You review the game once more, looking for holes but even you don’t find any.  There’s something that tells you that you’ve been cheated, that it couldn’t have been so easy.

My intent is to hint how a rather simple, pastime, quiet game like crosswords has its own rules to overcome –  its intrinsic risks.  And we are talking of a simple game, the creator of which is a human as ourselves.  What about the intricacies of tremendously complex “games” that, though created by humans, include so many interactions, that the x-y crosswords interactions are almost not worth mentioning?
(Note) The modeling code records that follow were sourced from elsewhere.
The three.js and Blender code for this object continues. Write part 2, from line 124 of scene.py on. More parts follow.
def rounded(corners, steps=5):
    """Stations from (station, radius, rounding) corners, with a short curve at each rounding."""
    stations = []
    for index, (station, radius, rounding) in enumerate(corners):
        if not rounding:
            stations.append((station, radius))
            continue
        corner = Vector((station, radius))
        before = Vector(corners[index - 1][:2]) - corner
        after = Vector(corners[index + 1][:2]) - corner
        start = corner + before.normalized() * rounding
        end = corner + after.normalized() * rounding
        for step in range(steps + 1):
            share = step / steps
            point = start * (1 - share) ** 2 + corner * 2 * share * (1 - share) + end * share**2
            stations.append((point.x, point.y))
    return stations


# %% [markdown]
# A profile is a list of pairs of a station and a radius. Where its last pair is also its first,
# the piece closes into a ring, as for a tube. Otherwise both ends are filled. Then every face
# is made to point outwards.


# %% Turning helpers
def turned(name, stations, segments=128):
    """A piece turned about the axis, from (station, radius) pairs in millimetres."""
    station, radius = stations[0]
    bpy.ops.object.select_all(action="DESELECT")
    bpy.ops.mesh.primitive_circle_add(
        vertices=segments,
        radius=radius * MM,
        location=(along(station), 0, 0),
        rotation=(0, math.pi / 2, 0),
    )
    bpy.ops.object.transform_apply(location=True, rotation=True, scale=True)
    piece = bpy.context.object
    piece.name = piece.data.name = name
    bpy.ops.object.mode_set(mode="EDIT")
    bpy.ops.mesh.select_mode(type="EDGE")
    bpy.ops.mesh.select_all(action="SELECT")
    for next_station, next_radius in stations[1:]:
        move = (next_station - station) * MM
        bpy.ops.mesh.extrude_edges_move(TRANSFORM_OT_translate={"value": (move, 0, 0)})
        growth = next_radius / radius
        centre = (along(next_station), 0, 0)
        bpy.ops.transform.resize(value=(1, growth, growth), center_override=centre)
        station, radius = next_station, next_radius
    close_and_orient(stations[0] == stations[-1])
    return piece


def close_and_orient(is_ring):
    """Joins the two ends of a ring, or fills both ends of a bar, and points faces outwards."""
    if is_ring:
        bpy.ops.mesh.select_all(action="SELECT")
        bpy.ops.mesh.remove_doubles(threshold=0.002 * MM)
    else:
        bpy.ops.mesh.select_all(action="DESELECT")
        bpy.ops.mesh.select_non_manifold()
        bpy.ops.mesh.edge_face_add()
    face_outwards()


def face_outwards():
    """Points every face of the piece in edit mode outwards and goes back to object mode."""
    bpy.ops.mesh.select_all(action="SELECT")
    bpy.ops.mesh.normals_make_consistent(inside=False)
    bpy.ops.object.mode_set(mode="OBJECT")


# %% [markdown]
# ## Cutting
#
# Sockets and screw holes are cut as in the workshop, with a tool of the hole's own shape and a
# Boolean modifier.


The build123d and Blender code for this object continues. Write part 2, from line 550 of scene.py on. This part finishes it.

And we have in mind only yes/no interactions, so far, therefore quantitative interactions.  If we go further and think of qualitative interactions, that is how, how much, where, when, we may come up discovering that risk – every morning we look at it, before breakfast – is like our little bonsai, that has branched a new tiny leaf.

BIGGEST RISK

The biggest risks that risk managers incur are not to leave from their ivory tower and fight on the battlefield.
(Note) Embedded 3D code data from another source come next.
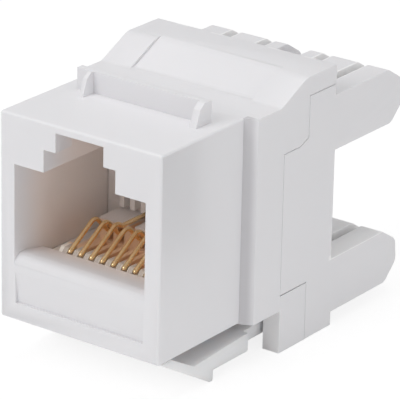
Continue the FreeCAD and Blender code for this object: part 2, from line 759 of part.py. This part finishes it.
os.makedirs("parts", exist_ok=True)
for piece in pieces:
    piece.Shape.exportStep(f"parts/{piece.Label}.step")
    box = piece.Shape.BoundBox
    print(f"{piece.Label}: volume {piece.Shape.Volume:.2f} mm3, "
          f"x {box.XMin:.2f}..{box.XMax:.2f}, y {box.YMin:.2f}..{box.YMax:.2f}, "
          f"z {box.ZMin:.2f}..{box.ZMax:.2f}")
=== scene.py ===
import math

import bmesh
import bpy
import numpy as np
from mathutils import Matrix, Vector
from mathutils.bvhtree import BVHTree


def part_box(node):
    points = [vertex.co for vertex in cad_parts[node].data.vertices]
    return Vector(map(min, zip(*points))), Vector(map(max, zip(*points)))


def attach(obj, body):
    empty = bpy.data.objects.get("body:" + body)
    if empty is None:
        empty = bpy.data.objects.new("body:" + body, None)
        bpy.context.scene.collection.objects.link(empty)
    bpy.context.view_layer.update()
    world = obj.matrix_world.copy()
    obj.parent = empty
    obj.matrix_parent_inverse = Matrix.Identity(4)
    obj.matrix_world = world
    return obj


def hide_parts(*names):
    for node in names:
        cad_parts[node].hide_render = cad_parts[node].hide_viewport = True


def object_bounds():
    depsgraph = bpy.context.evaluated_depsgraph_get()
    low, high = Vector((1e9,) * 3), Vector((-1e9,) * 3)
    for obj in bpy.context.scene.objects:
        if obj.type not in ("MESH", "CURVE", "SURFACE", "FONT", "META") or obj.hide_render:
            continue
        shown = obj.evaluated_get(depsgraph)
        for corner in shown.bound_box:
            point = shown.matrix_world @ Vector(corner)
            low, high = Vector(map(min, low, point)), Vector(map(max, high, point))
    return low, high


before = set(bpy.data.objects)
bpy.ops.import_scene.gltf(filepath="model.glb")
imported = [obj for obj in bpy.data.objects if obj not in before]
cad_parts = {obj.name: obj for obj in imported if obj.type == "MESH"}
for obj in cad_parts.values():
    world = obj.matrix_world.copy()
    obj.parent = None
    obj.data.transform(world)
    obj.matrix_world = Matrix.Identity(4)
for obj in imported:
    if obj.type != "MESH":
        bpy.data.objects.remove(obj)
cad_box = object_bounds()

# ---------------------------------------------------------------- white mouldings
# The front housing, its latch and the rear block are injection moulded in one white plastic.
# The moulds leave every outer edge slightly round and the skin satin, with a very fine grain.
# The housing and the block snap together along the seams on their sides.

MM = 0.001
FRONT = cad_box[0][1]

# Facets that meet at less than this angle are merged, and corners this near are one corner.
FLAT = math.radians(0.5)
SAME_CORNER = 0.0005 * MM

# Edges sharper than this are rounded. Those that close a seam, with the neighbour's surface
# this near all along them, keep only this share of the rounding.
SHARP = math.radians(20)
SEAM_GAP = 0.03 * MM
SEAM_SHARE = 0.06

# The label recess: its depth, the height of its top corners, the height they drop to, and how
# near a corner lies to be one of them.
RECESS_DEPTH = 0.25 * MM
RECESS_TOP = 7.05 * MM
RECESS_SLOPE = 5.4 * MM
RECESS_REACH = 0.02 * MM

# Boxes of painted light and painted shade on the plastic, in millimetres: "out" from the jack's
# middle, "back" from its front face and "up" from the ground. Each box starts to fade in at the
# first number, is full from the second to the third, and has gone at the fourth.
SOCKET_PAINTED_LIGHT = {"out": (None, None, 6.05, 6.4), "back": (0.2, 4, 12, 14),
                 "up": (5.4, 5.8, 19.25, 19.6)}
SOCKET_LIGHT_DEPTH = {"back": (4, 9, None, None)}
SHELL_STEP_SHADE = {"out": (7.3, 7.4, 7.8, 8.5), "back": (9.85, 9.9, 10.4, 10.5),
              "up": (3.5, 3.55, None, None)}
LEG_FRONT_LIGHT = {"back": (13.7, 13.75, 13.82, 13.86), "up": (None, None, 3.5, 3.55)}
FINGERS = {"back": (20, 20.5, None, None)}
LOWER_FINGER_TOP_LIGHT = {"up": (5.5, 5.56, 5.8, 6)}

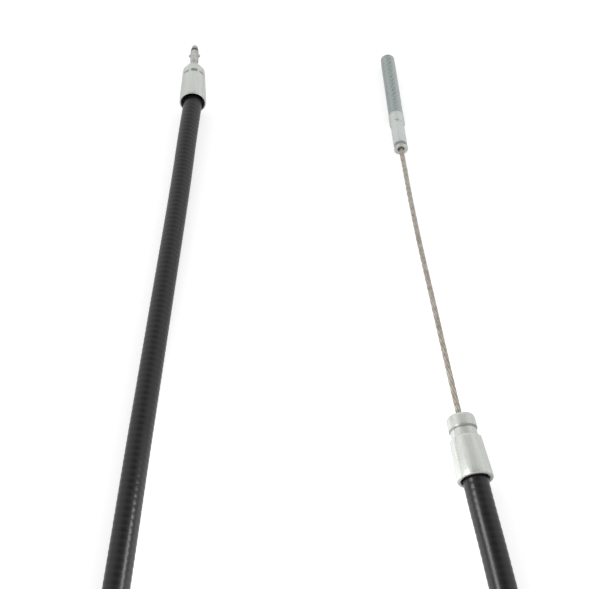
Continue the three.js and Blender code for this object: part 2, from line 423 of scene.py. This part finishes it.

Or, if we want to make it a slogan, “the biggest risk is not to risk”.

Based on Laplace’s and some subsequent studies, a fundamental question about risk should also be “how many times have I to throw dice to win?”.

A last thing about crosswords.  I can’t allow myself to overlook Pythagoras.  Mankind learned how to make two-dimensional numbers interact.  With crosswords, mankind has learned how to make two-dimensional words interact.